The arms race in the Gulf region is particularly expensive, and has pushed several Gulf States to extraordinary spending levels as a percent of their GDP. By some estimates, it has made Saudi Arabia increase its national security spending to levels that rank third or fourth in the world.

Virtually all regional states that are not actively at war are still spending far more their GDP on military forces than the 2.0% goal set by NATO, and many pay several times that percentage. National security economics have become a critical issue for regional governments that must now pay for steadily more expensive military forces, internal security forces, and efforts to improve internal security.

At the same time, this analysis warns against taking any given source of data as reliable, and focusing on a single metric like the percentage of GDP being spent on defense to estimate the national level of effort or "burden." The data given countries report on military expenditures vary sharply in reliability and inclusiveness, no one metric explains levels of effort or their effectiveness, and spending may or may not produce effective forces tailored to real world national and regional security requirements.

This raises critical issues about efforts to assess the economics of "burden sharing," particularly when they use essentially meaningless and misleading metrics like military spending as a percent of GDP. The key issues at both a national and alliance level are what levels of spending buy effective forces, deterrence, and warfighting capabilities.

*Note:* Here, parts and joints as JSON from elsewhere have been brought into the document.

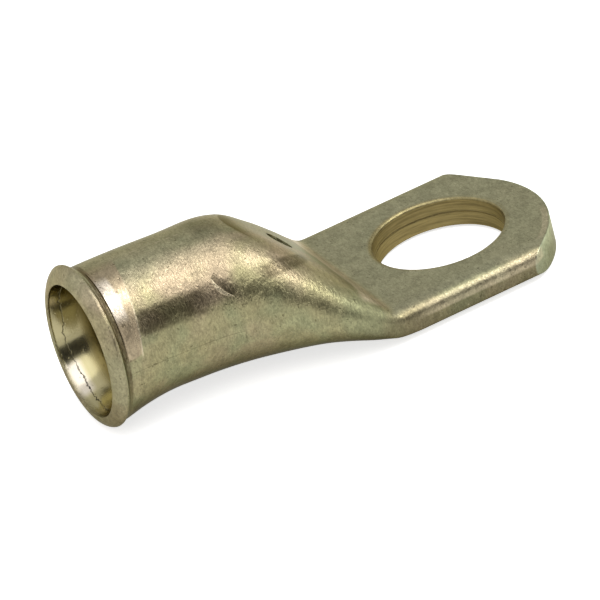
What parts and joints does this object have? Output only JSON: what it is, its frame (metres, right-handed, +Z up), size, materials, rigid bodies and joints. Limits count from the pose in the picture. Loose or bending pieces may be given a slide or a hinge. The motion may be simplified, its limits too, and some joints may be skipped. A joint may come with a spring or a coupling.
{
  "type": "cable lug",
  "caption": "Tube cable lug with a lipped cable mouth, a pressed ramp with a sight hole and a flat tongue pierced for a stud.",
  "frame": {"origin": "centre of the stud hole on the tongue's contact face", "axes": "+X towards the tip of the tongue, away from the cable mouth; +Z up out of the contact face; +Y completes a right-handed set"},
  "size_m": [0.0489, 0.0226, 0.0162],
  "materials": {
    "copper": "satin, dull olive bronze"
  },
  "bodies": {
    "root": {"cable_lug": "copper"}
  },
  "joints": []
}
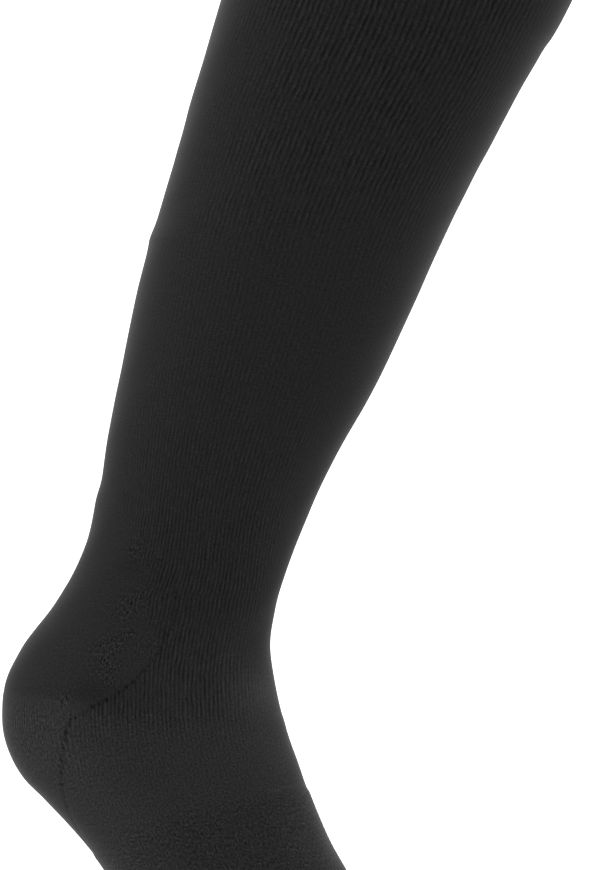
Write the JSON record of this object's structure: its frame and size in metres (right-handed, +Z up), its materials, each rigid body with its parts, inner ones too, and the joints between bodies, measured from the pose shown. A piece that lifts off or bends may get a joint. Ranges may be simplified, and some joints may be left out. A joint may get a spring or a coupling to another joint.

A given percentage of GDP says nothing about the effectiveness of given levels of military spending, of the ability of a country to fund them and meet its other security needs, or how alliances and collective security efforts should best be structured to meet national and common needs.

It also makes no distinction between the major regional powers—like Egypt, Jordan, Saudi Arabia, the UAE, and potentially Iraq—that must underpin any major Arab collective security effort, and the smaller and often poorer states that cannot match them in economies of scale and purchasing power; the role that small but exceptionally rich states like Qatar should play; or the ways regional and outside powers like the United States, Britain, and France can best use their resources to achieve synergistic and effective results.

The analysis also warns against focusing on military spending to the exclusion of national police, counterterrorism, and other internal expenditure data, which are lacking as a separate set of data for most MENA countries. In many cases, military expenditures are combined to some undefined degree with internal security spending. In others, reporting only cover military and paramilitary forces. There are insufficient data to report—and analyze—on this critical aspect of MENA national security spending.

Most previous reporting and assessment of national security spending also ignores the extent to which spending on national stability has become a key issue since the political upheavals and new cycle of conflicts that began in 2011. It is all too clear that internal stability is the key prerequisite for effective military and counterterrorism efforts, although there is no clear way to estimate the cost and comparative size of such efforts.

Accordingly, the analysis includes three separate Annexes that cover every MENA state, that highlight what is known about some of the key metrics shaping internal stability, and that provide a basis for comparing these metrics with similar data on with the size and burden of military and other national security spending.